Beard Equipment had some staff working in Panama City, but the branch was “not really up and running,” Rainey said.
“There are people there, but we are forwarding phone calls to our switchboard and handling them from other stores,” he said. “Our people who work in Panama City have lost property, animals and everything else. People are still trying to figure what the next move here. I suspect that most dealerships in that area are having trouble. You can't even get into town unless you're a first responder.
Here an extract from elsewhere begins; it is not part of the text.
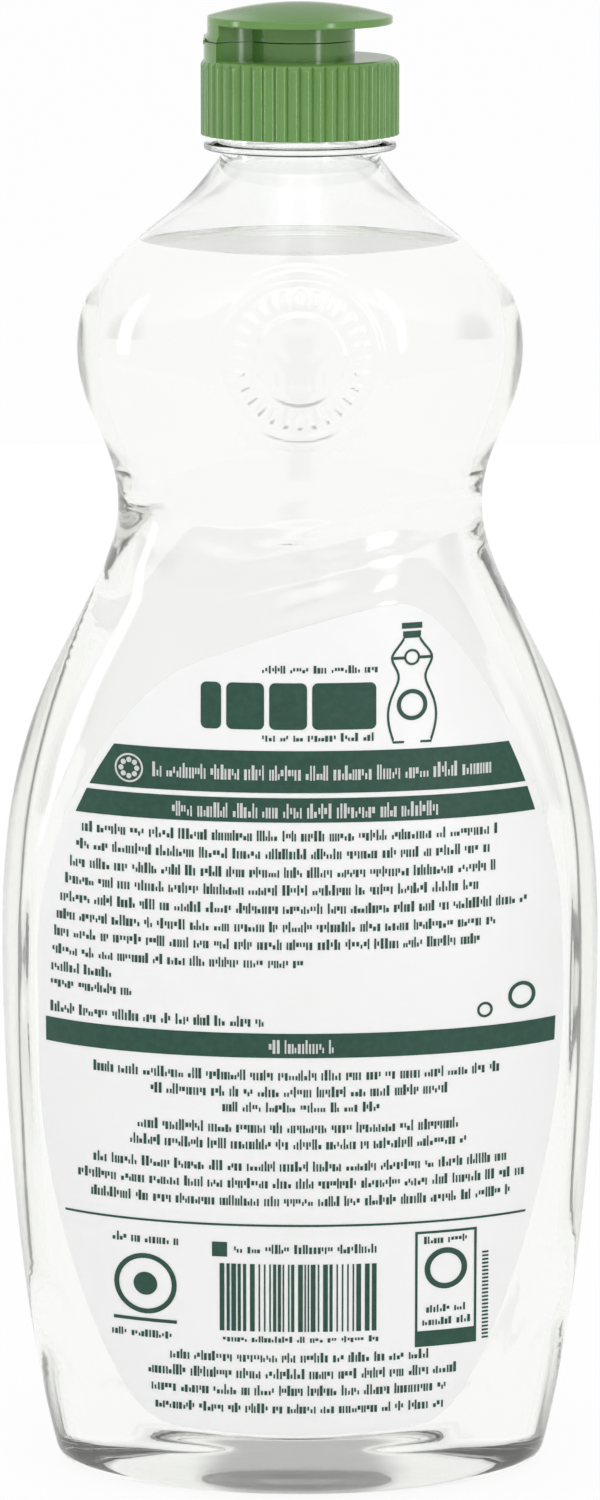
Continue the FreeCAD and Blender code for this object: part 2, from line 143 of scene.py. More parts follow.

So, you can't even proactively get equipment out for sale or rent at this point.”
Advance planning, which has become habitual for emergency contractors along the Gulf Coast, has been crucial to dealing with the emergency, and Beard began supplying them with equipment while Michael was still gathering strength in the Gulf of Mexico.
“We work with some of the largest emergency cleanup contractors in the country, based out of the Mobile area, and we have some equipment that we're working on with them right now — excavators, wheel loaders, articulated trucks,” Rainey said. “Some of this is going to the DOTs, as well.”
Rainey added, however, that if those contractors were out helping in the storm's immediate aftermath, they were doing so on a very small scale.
“FEMA and the DOT — they haven't even assessed all of the areas because they're so hard to get to,” he said. “They don't even know what the jobs are going to require and where the work is going to be.”
Meanwhile, bringing Beard Equipment's Panama City facility back to full operation will take time and patience.
“Even with generator power, there won't be full operations for at least a month and a half,” Rainey said. “The thing about this storm that's different is the amount of tree cover, so the debris is on a completely different level. And the structural damage to buildings is more significant than many of the storms that we've experienced, and I cross the Gulf Coast all the time. This one is significant.
“We're talking about true structural damage to most buildings. They won't be rebuilt, they'll be demolished,” he added. “It's churches, it's schools, it's automobile dealerships, it's tire stores, it's the mall, it's gas stations, it's restaurants, it's all businesses.”
Beard's Panama City employees have been especially hard-hit, and the company has mobilized to help them weather the crisis.
“I would say that 100 percent of our Panama City employees were affected by this hurricane … from roof damage to loss of house structure,” Rainey said. “For our employees, we're providing pallets of water, all different types of food, garbage packs, sanitary wipes, paper towels, towels, soap, all of the things that you bleach, chainsaws, generators.”
Initial estimates indicated the worst-hit areas could be without power for up to two months, Rainey said, but he remained optimistic, nonetheless.
“We will be open for business, but it'll be truly one to two months until we'll be fully operational in Panama City,” he said. “We'll be running transactions out of there. We'll be renting tractors and selling parts and some level of service — we'll be doing all of that out of that branch, but it's going to be far from normal.”